Sanayi bakımından Marmara Bölgesi ' nden sonra ikinci sırada gelir. Bölümler arasında gelişmişlik ve sanayi oranı bakımından büyük farklılık vardır. Asıl Ege Bölümü sanayi bakımından daha gelişmiştir. Zaten bölgenin en büyük ve gelişmiş kenti İzmir de bu bölümde yer alır. İzmir sanayisi, fuarı, ve ihracat limanı ile bölgenin önemli kentidir. İzmir’de Aliağa Petrol Rafinerisi de bulunmaktadır. İzmir'de otomotiv, madeni eşya, kimya, seramik, dokuma, çimento, sigara ve zeytinyağı, Edremit ve Ayvalık'ta zeytinyağı, Aydın ve Manisa'da zeytinyağı, Denizli ve Uşak'ta dokuma, Uşak'ta şeker, seramik, kümes hayvancılığı, altın madenciliği ve deri Afyon Karahisar'da şeker , çimento ve mermer, Uşak, Gördes, Kula, Demirci ve Simav'da halıcılık sektörleri, Aydın da incir işleme fabrikaları vardır. İhracat sıralamasında Denizli , İzmir , Manisa ilk 10 da kendilerine yer bulmaktadır. İşsizlik oranın en düşük olduğu illerin başında Denizli gelir, nüfusuna oranla en fazla sanayi ve ticaret hacmine sahip olması bu durumda etkilidir.

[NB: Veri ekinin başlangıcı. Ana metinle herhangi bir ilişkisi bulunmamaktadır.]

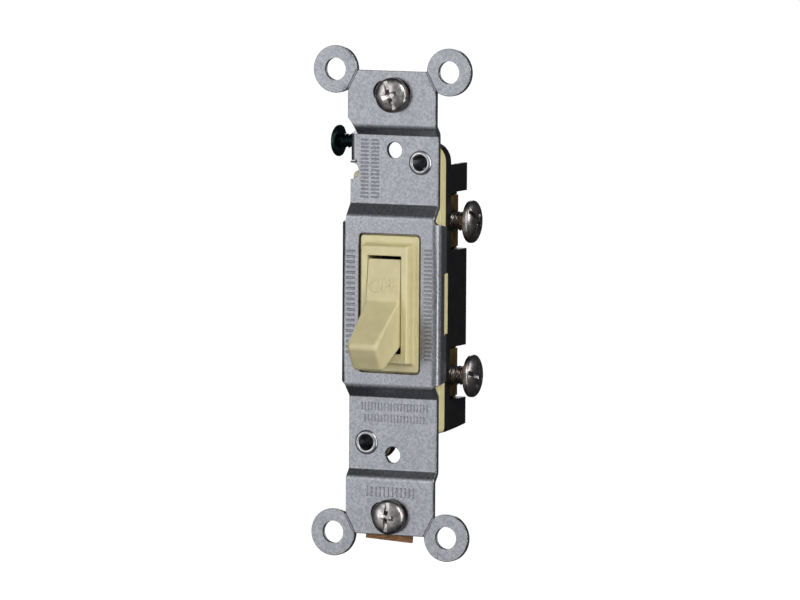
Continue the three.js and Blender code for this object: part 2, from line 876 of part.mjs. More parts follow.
// ----------------------------------------------------------------------------------------------------------- screws
// A screw along Y with its head towards -Y and the head's underside at y 0. The recess is a cross in a full-width slot.
function screw({ headRadius, headHeight, rim, shank, length }, segments = 28) {
  const rise = headHeight - rim;
  const dome = [];
  for (let step = 0; step <= screwHead.domeSteps; step++) {
    const angle = (step / screwHead.domeSteps) * (Math.PI / 2);
    dome.push([headRadius * Math.sin(angle), -rim - rise * Math.cos(angle)]);
  }
  const outline = [
    ...dome,
    [headRadius - screwHead.edge, screwHead.edgeY],
    [headRadius - screwHead.undercut, 0],
    [shank, 0],
    [shank, length - screwHead.tipFall],
    [shank - screwHead.tipChamfer, length],
    [0, length],
  ];
  const { slotHalf } = recess;
  const crossHalf = headRadius * recess.crossShare;
  const outerY = -headHeight - CLEAR;
  const slotY = -headHeight + recess.slotDepth;
  const crossY = slotY + recess.crossExtra;
  return cut(
    turned(outline, segments),
    box(-headRadius, headRadius, outerY, slotY, -slotHalf, slotHalf),
    box(-slotHalf, slotHalf, outerY, crossY, -crossHalf, crossHalf),
    box(-crossHalf, crossHalf, outerY, crossY, -slotHalf, slotHalf),
  );
}

function screwRetainer(side) {
  const { halfSize, thickness, turn, strapGap, screwGap } = retainer;
  const [holeX, holeZ] = side > 0 ? mountScrewPlace.upper : mountScrewPlace.lower;
  const centreZ = side > 0 ? retainer.upperZ : retainer.lowerZ;
  const sheet = solid(
    new THREE.BoxGeometry(halfSize * 2, thickness, halfSize * 2)
      .rotateY(degrees(turn))
      .translate(retainer.x, thickness / 2 + strapGap, centreZ),
  );
  return cut(sheet, bar("y", -CLEAR, thickness + CLEAR, mountScrew.shank + screwGap, holeX, holeZ));
}

// --------------------------------------------------------------------------------------------------------- assembly
function material(color, roughness, metalness) {
  return new THREE.MeshStandardMaterial({ color, roughness, metalness });
}

const zinc = material(0xa9adb3, 0.45, 0.9);
const ivory = material(0xe3dcae, 0.45, 0);
const phenolic = material(0x141214, 0.5, 0);
const nickel = material(0x8f8a88, 0.3, 1);
const green = material(0x12332b, 0.3, 0.7);
const brass = material(0xc8a24a, 0.35, 1);
const bronze = material(0xb0793f, 0.4, 1);
const silver = material(0xd9d9d9, 0.25, 1);
const fibre = material(0x8a5328, 0.9, 0);
const springSteel = material(0x6f7276, 0.35, 1);

const group = new THREE.Group();

function place(name, made, look) {
  const mesh = new THREE.Mesh(geometryOf(made), look);
  mesh.name = name;
  group.add(mesh);
  return mesh;
}

place("mounting_strap", mountingStrap(), zinc);
place("front_cover", frontCover(), ivory);
place("rear_body", rearBody(), phenolic);
place("rivet_upper", hollowRivet(1), nickel);
place("rivet_lower", hollowRivet(-1), nickel);
place("toggle_lever", toggleLever(), ivory);
place("toggle_spring", toggleSpring(), springSteel);
place("terminal_plate_upper", upperTerminal(), brass);
place("terminal_plate_lower", lowerTerminal(), brass);
place("contact_arm", contactArm(), bronze);
place("contact_arm_rivet", armRivet(), brass);
place("contact_button_moving", movingContact(), silver);
place("contact_button_fixed", fixedContact(), silver);

for (const [side, label] of [
  [1, "upper"],
  [-1, "lower"],
]) {
  const terminalScrewMesh = place("terminal_screw_" + label, screw(terminalScrew), nickel);
  terminalScrewMesh.rotation.set(0, 0, Math.PI / 2);
  const screwZ = side > 0 ? terminal.upperScrewZ : terminal.lowerScrewZ;
  terminalScrewMesh.position.set(terminalScrewHeadX[label], terminal.screwY, screwZ);

  const mountScrewMesh = place("mounting_screw_" + label, screw(mountScrew), nickel);
  mountScrewMesh.rotation.set(0, degrees(mountScrewTurn), 0);
  const [x, z] = mountScrewPlace[label];
  mountScrewMesh.position.set(x, -SHEET - GAP, z);

  place("screw_retainer_" + label, screwRetainer(side), fibre);
}

const groundScrewMesh = place("ground_screw", screw(groundScrew), green);
groundScrewMesh.rotation.set(0, 0, -Math.PI / 2);
groundScrewMesh.position.set(groundScrew.headX, tab.screwY, tab.screwZ);

export default group;
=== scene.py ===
"""Toggle wall switch: the looks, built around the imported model.

X runs across, Y to the back and Z up. Lengths are in millimetres until piece() makes a mesh;
the floor, the lamps and the camera are in metres.
"""

import math

import bmesh
import bpy
from mathutils import Matrix, Vector


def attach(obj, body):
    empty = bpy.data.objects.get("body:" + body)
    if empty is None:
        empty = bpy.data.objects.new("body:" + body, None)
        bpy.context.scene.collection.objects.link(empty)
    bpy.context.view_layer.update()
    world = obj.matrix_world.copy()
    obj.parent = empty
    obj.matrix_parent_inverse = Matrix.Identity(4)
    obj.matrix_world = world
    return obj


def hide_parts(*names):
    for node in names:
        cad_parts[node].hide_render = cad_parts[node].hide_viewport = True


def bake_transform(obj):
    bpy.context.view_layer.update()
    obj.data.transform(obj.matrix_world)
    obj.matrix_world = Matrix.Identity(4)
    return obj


MM = 0.001
WELD = 1e-4  # points closer than this become one

# The strap
THICK = 1.2
STRAP_HALF = 9.45
EAR_X, EAR_Z, EAR_RADIUS, EAR_HOLE = 12.16, 45.9, 4.7, 2.4
EAR_MEETS = 125.2  # degrees round an ear at which its edge meets the plate's side
SNAP_Z = 42.06  # the height of that place, where an ear's snap-off line passes
BOX_SLOT_Z, BOX_SLOT_HALF, BOX_SLOT_RADIUS = 41.67, 1.75, 2.15
PLATE_SCREW_Z, PLATE_SCREW_HOLE = 30.165, 1.6
WINDOW_X, WINDOW_Z, WINDOW_RADIUS = 6.6, 13.75, 1.0
FLANGE_START, FLANGE_RADIUS, FLANGE_HALF_Z = 9.05, 1.0, 15.87
FLANGE_REACH, NOTCH_REACH, NOTCH_Z = 12.92, 11.92, 6.1
TAB_START, TAB_RADIUS, TAB_LOW, TAB_HIGH = 8.25, 0.9, 27.7, 33.27
TAB_REACH, TAB_BOTTOM, TAB_TOP, TAB_ROOT = -16.26, 27.85, 33.2, -8.1
TAB_HOLE_X, GROUND_Z, TAB_HOLE = -12.46, 31.4, 1.47
RELIEF_Z, RELIEF_RADIUS = 25.9, 1.75
BEND_RADIUS = 1.0

# The moulded parts
RIVET_X, RIVET_Z, RIVET_HOLE = 5.61, 27.86, 1.95
PIVOT_Y = 1.6
TILT = math.radians(33)
SLOT_X, SLOT_Z, HOLLOW_X, HOLLOW_Z = 3.6, 9.65, 4.2, 10.9
COVER_FRONT, COVER_BACK = 1.6, 4.35
CASING = (9.4, 25.8, 1.2, 3.79)  # half width, half height, corner radius and lobe radius

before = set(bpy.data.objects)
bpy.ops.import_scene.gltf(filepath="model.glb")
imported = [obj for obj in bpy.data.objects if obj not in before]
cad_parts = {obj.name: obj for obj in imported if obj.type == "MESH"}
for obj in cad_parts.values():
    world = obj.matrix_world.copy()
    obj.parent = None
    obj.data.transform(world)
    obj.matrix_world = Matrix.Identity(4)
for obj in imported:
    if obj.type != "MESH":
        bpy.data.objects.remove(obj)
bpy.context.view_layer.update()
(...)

Ege Bölgesi'nde üretilen incir, zeytin vb. gibi ürünlerin sanayileri yapılır. İzmir'de toplanmış olan başlıca sanayi kolları arasında dokumacılık da vardır. Dokumacılık ve tekstil Denizli ve Uşak'ın ilçelerinde oldukça fazladır.

Turizm

Ege Bölgesi turizm potansiyeli olarak Türkiye'de Akdeniz Bölgesinden sonra gelmektedir. Birçok tarihi eser, yapıt, kalıntı Efes, Didim, Pamukkale,Hiearpolis,Laodikeia gibi tarihi yerler ve buna ilave olarak doğa harikası sahilleri Fethiye, Bodrum, Marmaris, Didim, Kuşadası ve Çeşme gibi önemli plajları mavi bayraklı sahilleri ile gözde turizm ve tatil bölgeleri mevcuttur.